O Supremo Tribunal estará se apequenando, se iniciar um processo de decisões políticas que, a pretexto de melhor adaptar o texto constitucional a uma nova realidade brasileira, inicie um processo de fissuras casuísticas no texto constitucional.
Ao Supremo cabe, através de suas decisões, dizer a todos quando e se erraram e, portanto, que devem arcar com seus erros históricos, políticos, jurídicos ou econômicos. Cabe dizer ao Executivo que foi ineficiente e relapso em seu planejamento estratégico e econômico e que a conta não pode ser paga pelo cidadão e à custa da Constituição. Cabe dizer ao Legislativo que o debate democrático deve ser respeitado e que os dispositivos aprovados, desde que conformes com o texto constitucional, devem ser aceitos pelos vencidos; assim como também deve dizer ao Legislativo que não se faz política de momento, aprovando-se leis punitivas e inconstitucionais para satisfazer anseios midiáticos ou populares em detrimento da Constituição. Cabe dizer a qualquer cidadão ou instituição que o descumprimento do texto constitucional nunca é o melhor caminho para a obtenção de aparentes e mais imediatos resultados, pois a longo prazo implicará o caos sistêmico e legal. O Supremo Tribunal Federal deve ter um papel mais sereno e mais independente das pressões com as quais as questões são iniciadas.

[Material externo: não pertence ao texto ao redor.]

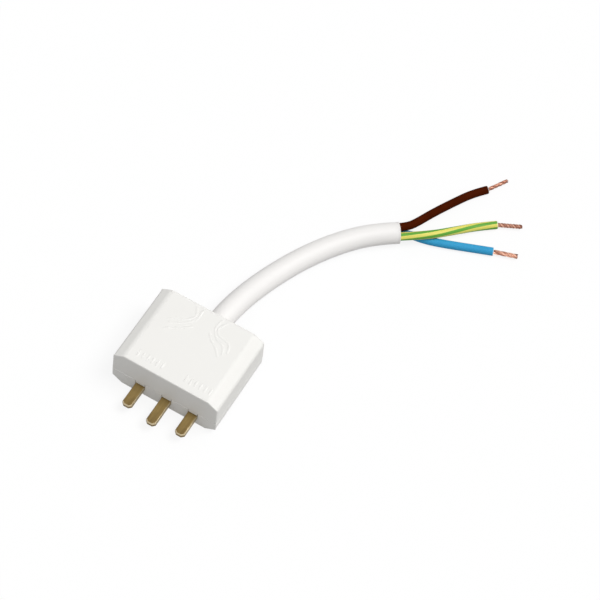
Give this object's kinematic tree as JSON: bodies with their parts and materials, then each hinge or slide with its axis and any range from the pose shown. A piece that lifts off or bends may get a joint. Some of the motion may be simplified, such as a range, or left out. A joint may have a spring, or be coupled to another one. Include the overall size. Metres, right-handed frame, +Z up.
{
  "type": "ceiling light plug",
  "caption": "Flat white ceiling light plug with flat brass blades in a row, and a short stub of round cable whose stripped cores end in bare copper strands.",
  "frame": {"origin": "on the resting surface, below the middle of the block that the casing and its blades fill without the cable, and midway between the earth blade's tip and the back wall", "axes": "+X along the row of blades from the line blade to the neutral blade, +Y from the blades to the cable, +Z up, square to the casing's large faces"},
  "size_m": [0.0931, 0.1534, 0.0169],
  "materials": {
    "casing": "satin",
    "sheath": "satin",
    "blades": "satin",
    "brown_insulation": "gloss",
    "green_yellow_insulation": "gloss",
    "blue_insulation": "gloss",
    "copper": "bright stranded copper"
  },
  "bodies": {
    "root": {"lower_shell": "casing", "upper_shell": "casing", "cable_sheath": "sheath", "line_pin": "blades", "earth_pin": "blades", "neutral_pin": "blades", "brown_core": "brown_insulation", "green_yellow_core": "green_yellow_insulation", "blue_core": "blue_insulation", "brown_conductor": "copper", "green_yellow_conductor": "copper", "blue_conductor": "copper"}
  },
  "joints": []
}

Quando uma inconstitucionalidade for perpetrada por qualquer Poder, instituição ou cidadão, seu agente sempre terá uma boa razão (real ou fictícia) a justificá-la. Sempre haverá argumentos aparentemente justificáveis. O que não se pode admitir é que esses argumentos casuísticos e inchados de boas intenções sejam transformados em argumentos ad terrorem para colocar o Supremo Tribunal Federal como o maior responsável pelo caos, se os declarar inconstitucionais. Com a constitucionalidade de uma lei, ato ou comportamento não há negociação. Ou é constitucional ou será inconstitucional. Entre a legalidade e a ilegalidade não cabe ao maior Tribunal da Nação buscar uma medida intermediária. Aristóteles, filósofo a defender que a virtude reside no meio (in medio stat virtus), verificou que, embora essa posição seja a regra, há conceitos absolutos que não comportam um termo médio e, dentre eles, destacou a justiça. Afirmava ele que ou temos justiça ou injustiça, não há meio termo. O mesmo pode ser dito da constitucionalidade de uma medida. Ou ela é constitucional ou é inconstitucional. E, se for inconstitucional, deverá o seu agente (público ou privado) entender que nunca um caminho ilegal poderá conduzir a bons frutos. Os resultados imediatos, mesmo que aparentemente bons e justificáveis, na medida em que violam os direitos e garantias fundamentais ou o equilíbrio do sistema jurídico trarão como fruto mediato e certo uma crescente desestabilização social, institucional, política e econômica, pois não haverá mais a segurança jurídica estabelecida em um texto que deve ser o norte para os demais, a Constituição Federal.
O bom critério político a guiar a interpretação de uma norma constitucional não é o casuístico ou aquele que imputa ao Poder Judiciário a culpa pelos atos inconstitucionais de outrem. A boa decisão não é aquela obtida pelo signo do medo ou da responsabilização pelo pseudocaos jurídico, econômico, social. O bom critério para a escolha não é aquele que serve para justificar momentâneas e aparentes medidas falsamente eficazes. A boa escolha política é aquela que sobrepaira ao momento presente e vislumbra qual o mais seguro caminho para o futuro, muito embora ele aparentemente não sirva aos imediatistas que só vêem o passado e só utilizam o pânico para explicar suas atitudes no presente. Não se nega que o caminho mais curto sempre pareça ser o melhor, mas a experiência mostra que invariavelmente não é o mais correto, notadamente, em termos juspolíticos, se para ele existir foi necessário deixar à margem preceitos constitucionais ou torcer o sistema jurídico.
A Constituição da República delegou ao Supremo Tribunal Federal altivez e autonomia suficientes para preservá-la. Se ela tiver que ser alterada, que o seja pelos procedimentos e nos limites legislativos que ela mesma previu. Porém, que isso não se faça por meios indiretos ou por condução de nosso Tribunal Constitucional à berlinda político-social. Que o STF não aceite esse papel e não se submeta a pressões. Historicamente nunca aceitou esse papel desvirtuado e temos a certeza de que, renovado agora em mais de sua terça parte, saberá manter a história.